The show ended on an exuberant note, with Shakira rejoining Lopez at center stage. After the two engaged in a brief booty shimmy, Shakira launched into her 2010 World Cup anthem “Waka Waka (This Time for Africa),” which was accompanied by her and her dancers quick-stepping through champeta, another Afro-Colombian style. (Shakira apparently worked on the choreography with an 18-year-old from her hometown of Barranquilla, Colombia.) Lopez returned for a final run-through of “Let’s Get Loud” with some salsa and aerial moves, and ended the set side by shimmering side with Shakira.

It was a whirlwind of a halftime show, the opposite of last year’s wan Maroon 5 performance in so many ways: the connection to the game’s host city; the global reach in terms of genre and style; the dancing (so much dancing!); the surprise guests that actually made sense. This halftime show, the first in which Jay-Z’s Roc Nation had input, charted a potential course for not just the NFL’s mid-game spectacles, but for other organizations’ big moments as well.

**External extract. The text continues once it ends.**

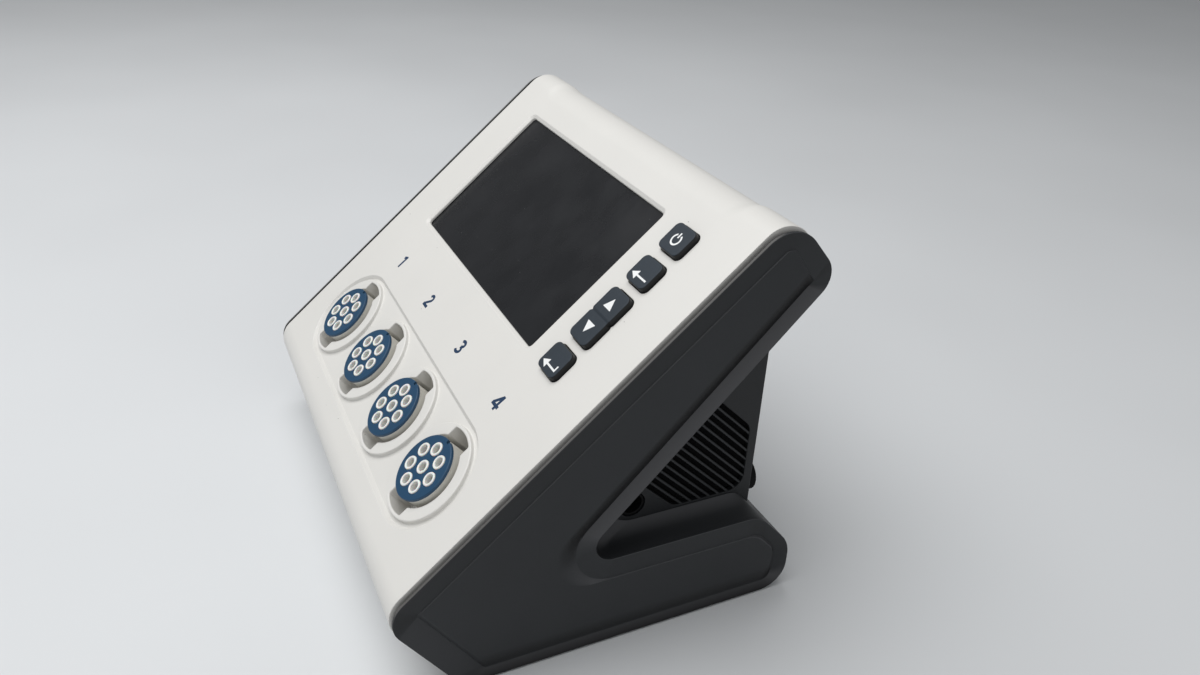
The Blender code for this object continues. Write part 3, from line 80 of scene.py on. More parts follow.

While at first the dual-headliner setup seemed like a way to hedge bets, given that neither Shakira nor J. Lo had charted a Top-20 single in the U.S. since 2014, it paid off beautifully: There were two halftime shows’ worth of (mostly upbeat) music and dance, along with a potent message to be proud of where you came from, lift your voice, and raise hell. Shakira and Jennifer Lopez embodied these ideals with heart and gusto, and in the process opened doors to worlds far beyond Miami.